Optics are another piece. A low-power scope or a red dot can make a .30-30 even more effective for the way it’s actually used. Fast target acquisition, clear sight picture in poor light, and the ability to place shots precisely at normal woods distances — that’s what matters. The .30-30 doesn’t need a fancy optic, but it benefits from modern glass the same way any hunting rifle does. If you’ve ever tried to pick a deer out of shadowy brush right at last light, you know exactly why.

It’s everywhere, and that matters more than people admit

There’s another reason the .30-30 keeps sticking around: it’s available. Rifles are everywhere. Ammo is everywhere (even when shelves get weird, it tends to come back). Parts, knowledge, and support are everywhere. If you’re the kind of hunter who likes being able to walk into a normal store and solve a problem without ordering something and waiting, that’s worth something.

And it’s not just about convenience. It’s about continuity. Lots of people hunt with the .30-30 because it’s the rifle they trust — the one that’s been in the family, the one that’s put meat in the freezer, the one that’s familiar in the hands. That kind of confidence matters. A cartridge that’s “good enough” on paper becomes “the right tool” when you’ve got history with it and you shoot it well.

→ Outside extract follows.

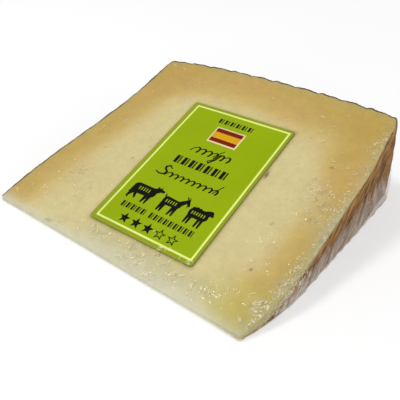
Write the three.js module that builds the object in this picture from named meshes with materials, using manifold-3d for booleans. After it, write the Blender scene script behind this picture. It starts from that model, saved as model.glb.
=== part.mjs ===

The real truth: it does the job if you do yours

The .30-30 isn’t magic. It’s not for 400-yard shots across cut corn. It’s not a do-everything cartridge. But it’s still one of the most honest deer rounds ever made. If you keep your shots reasonable, use good ammo, and put the bullet where it belongs, it’ll keep doing what it’s always done.

That’s why shooters still rely on it. Not because they’re stuck in the past. Because the woods didn’t change. Deer didn’t change. And most hunting still comes down to being ready when it happens fast, in tight cover, with a real shot you can actually take. The .30-30 fits that world like it always has.